▶ [What needs to be done]: Return the first line, the line containing "return node", and every line between them, exactly as they stand.

▶ [Source material]:
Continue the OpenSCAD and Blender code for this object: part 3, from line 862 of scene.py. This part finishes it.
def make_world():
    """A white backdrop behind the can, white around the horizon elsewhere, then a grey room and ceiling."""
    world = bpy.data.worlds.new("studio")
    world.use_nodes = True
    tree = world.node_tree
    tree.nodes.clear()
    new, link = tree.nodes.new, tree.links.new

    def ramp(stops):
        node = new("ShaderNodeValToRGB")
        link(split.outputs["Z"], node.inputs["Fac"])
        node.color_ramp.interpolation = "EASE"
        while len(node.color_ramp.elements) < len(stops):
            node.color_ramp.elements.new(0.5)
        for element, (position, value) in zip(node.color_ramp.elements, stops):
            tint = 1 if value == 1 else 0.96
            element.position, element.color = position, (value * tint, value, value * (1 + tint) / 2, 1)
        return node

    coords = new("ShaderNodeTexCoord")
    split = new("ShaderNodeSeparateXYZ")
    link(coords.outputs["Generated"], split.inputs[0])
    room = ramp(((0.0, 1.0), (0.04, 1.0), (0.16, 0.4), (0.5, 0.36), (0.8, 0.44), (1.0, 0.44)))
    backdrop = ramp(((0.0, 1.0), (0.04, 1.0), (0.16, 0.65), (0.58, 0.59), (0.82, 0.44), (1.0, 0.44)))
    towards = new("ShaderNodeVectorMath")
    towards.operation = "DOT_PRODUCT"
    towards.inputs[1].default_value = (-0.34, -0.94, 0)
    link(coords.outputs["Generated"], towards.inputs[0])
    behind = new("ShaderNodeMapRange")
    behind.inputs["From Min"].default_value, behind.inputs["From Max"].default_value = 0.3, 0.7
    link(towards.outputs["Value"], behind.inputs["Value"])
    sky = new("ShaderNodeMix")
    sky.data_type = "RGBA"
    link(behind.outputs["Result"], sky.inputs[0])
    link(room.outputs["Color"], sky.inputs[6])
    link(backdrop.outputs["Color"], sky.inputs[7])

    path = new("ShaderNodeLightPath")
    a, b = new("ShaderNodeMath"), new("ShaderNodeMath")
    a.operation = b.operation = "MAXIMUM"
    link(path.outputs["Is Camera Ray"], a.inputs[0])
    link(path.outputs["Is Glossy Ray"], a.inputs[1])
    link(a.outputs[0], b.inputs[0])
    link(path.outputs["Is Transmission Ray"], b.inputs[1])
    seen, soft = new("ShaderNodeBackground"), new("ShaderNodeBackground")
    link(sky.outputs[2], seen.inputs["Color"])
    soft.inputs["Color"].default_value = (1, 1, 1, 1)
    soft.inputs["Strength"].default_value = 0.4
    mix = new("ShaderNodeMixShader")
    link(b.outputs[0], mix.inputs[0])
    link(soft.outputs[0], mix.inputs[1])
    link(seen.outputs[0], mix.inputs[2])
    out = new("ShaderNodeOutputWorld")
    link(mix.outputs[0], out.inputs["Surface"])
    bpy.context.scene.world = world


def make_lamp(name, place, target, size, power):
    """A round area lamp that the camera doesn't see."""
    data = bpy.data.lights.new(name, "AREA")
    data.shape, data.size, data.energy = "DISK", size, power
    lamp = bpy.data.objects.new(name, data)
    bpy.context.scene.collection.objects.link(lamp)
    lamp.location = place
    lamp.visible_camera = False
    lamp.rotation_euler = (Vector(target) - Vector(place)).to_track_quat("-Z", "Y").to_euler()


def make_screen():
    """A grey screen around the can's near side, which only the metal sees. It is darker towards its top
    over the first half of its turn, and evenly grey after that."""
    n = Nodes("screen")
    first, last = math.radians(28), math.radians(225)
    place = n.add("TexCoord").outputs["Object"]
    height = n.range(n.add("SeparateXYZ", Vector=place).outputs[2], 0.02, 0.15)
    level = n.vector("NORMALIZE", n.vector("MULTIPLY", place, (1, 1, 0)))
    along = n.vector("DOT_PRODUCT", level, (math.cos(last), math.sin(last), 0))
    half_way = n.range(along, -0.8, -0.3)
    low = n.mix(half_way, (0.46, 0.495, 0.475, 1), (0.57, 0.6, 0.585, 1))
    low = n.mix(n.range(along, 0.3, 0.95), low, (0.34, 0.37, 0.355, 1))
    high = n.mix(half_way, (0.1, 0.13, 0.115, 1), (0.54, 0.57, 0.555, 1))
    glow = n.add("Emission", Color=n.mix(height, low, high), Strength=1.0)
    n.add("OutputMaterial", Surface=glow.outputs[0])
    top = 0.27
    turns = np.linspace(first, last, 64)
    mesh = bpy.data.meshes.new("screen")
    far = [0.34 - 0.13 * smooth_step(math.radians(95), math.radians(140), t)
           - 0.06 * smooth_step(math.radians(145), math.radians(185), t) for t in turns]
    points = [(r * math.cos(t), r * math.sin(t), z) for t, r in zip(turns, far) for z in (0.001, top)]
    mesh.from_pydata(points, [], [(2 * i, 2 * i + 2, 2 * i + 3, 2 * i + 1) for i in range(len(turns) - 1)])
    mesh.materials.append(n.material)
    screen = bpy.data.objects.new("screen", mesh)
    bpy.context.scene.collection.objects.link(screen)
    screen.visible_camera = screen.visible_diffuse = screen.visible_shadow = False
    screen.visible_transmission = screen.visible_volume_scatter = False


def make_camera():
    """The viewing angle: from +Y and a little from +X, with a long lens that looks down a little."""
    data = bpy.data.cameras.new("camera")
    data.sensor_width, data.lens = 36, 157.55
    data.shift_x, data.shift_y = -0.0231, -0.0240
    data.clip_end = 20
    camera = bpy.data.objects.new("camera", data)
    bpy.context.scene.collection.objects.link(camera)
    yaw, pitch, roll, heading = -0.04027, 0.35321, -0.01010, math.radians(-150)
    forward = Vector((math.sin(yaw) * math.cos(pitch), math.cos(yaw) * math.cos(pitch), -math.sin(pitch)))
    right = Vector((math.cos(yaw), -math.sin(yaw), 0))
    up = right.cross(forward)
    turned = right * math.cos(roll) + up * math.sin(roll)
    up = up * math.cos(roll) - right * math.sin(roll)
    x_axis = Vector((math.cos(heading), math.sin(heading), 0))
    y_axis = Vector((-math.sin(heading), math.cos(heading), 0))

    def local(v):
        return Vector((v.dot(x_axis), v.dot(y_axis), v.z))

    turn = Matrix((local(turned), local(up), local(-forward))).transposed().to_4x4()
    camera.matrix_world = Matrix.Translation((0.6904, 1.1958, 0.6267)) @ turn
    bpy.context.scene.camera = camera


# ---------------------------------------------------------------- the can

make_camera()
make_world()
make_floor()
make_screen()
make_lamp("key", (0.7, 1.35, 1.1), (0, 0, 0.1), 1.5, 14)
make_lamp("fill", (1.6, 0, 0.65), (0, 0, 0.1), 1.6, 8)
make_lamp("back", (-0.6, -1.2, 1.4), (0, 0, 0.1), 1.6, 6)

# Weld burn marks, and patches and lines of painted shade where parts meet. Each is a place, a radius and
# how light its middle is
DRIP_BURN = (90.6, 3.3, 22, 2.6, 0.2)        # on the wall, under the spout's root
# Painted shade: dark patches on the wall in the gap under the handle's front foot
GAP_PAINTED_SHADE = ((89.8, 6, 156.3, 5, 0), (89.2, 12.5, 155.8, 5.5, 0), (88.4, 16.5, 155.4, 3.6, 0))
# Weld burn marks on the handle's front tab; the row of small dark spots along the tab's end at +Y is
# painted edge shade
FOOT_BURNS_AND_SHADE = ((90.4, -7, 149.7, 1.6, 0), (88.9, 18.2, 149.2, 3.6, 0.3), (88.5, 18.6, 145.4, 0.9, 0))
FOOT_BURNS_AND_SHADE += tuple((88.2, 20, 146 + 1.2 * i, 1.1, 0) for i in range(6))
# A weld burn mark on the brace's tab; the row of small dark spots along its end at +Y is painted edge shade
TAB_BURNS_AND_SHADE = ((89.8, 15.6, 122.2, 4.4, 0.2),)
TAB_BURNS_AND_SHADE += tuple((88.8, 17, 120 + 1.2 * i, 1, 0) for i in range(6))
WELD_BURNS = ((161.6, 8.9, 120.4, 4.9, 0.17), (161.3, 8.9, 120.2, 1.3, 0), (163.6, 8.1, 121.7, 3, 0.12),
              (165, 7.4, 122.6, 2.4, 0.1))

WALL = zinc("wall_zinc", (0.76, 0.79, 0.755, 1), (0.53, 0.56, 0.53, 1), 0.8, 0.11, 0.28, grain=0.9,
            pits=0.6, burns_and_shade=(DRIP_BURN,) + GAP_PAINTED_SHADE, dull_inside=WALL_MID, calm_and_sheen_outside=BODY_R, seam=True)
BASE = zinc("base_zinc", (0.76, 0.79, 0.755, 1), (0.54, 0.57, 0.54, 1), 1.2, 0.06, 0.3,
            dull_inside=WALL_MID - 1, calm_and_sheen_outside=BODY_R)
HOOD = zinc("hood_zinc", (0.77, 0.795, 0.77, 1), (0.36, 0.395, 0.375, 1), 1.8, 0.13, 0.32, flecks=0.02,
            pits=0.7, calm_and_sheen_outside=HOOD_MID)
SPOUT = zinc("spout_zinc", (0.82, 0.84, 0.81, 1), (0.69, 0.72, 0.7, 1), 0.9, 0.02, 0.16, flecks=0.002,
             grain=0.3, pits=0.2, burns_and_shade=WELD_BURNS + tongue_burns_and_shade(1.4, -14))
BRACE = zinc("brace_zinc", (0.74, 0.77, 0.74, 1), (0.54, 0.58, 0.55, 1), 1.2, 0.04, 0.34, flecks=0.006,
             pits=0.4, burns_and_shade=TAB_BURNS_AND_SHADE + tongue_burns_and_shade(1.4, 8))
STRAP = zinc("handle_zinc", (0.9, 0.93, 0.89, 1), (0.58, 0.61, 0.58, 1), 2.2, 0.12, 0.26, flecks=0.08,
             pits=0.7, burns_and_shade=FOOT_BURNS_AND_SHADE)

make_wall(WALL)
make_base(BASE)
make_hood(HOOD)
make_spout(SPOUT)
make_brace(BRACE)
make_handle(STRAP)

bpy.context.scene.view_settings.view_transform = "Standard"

▶ [Task response]:
Continue the OpenSCAD and Blender code for this object: part 3, from line 862 of scene.py. This part finishes it.
def make_world():
    """A white backdrop behind the can, white around the horizon elsewhere, then a grey room and ceiling."""
    world = bpy.data.worlds.new("studio")
    world.use_nodes = True
    tree = world.node_tree
    tree.nodes.clear()
    new, link = tree.nodes.new, tree.links.new

    def ramp(stops):
        node = new("ShaderNodeValToRGB")
        link(split.outputs["Z"], node.inputs["Fac"])
        node.color_ramp.interpolation = "EASE"
        while len(node.color_ramp.elements) < len(stops):
            node.color_ramp.elements.new(0.5)
        for element, (position, value) in zip(node.color_ramp.elements, stops):
            tint = 1 if value == 1 else 0.96
            element.position, element.color = position, (value * tint, value, value * (1 + tint) / 2, 1)
        return node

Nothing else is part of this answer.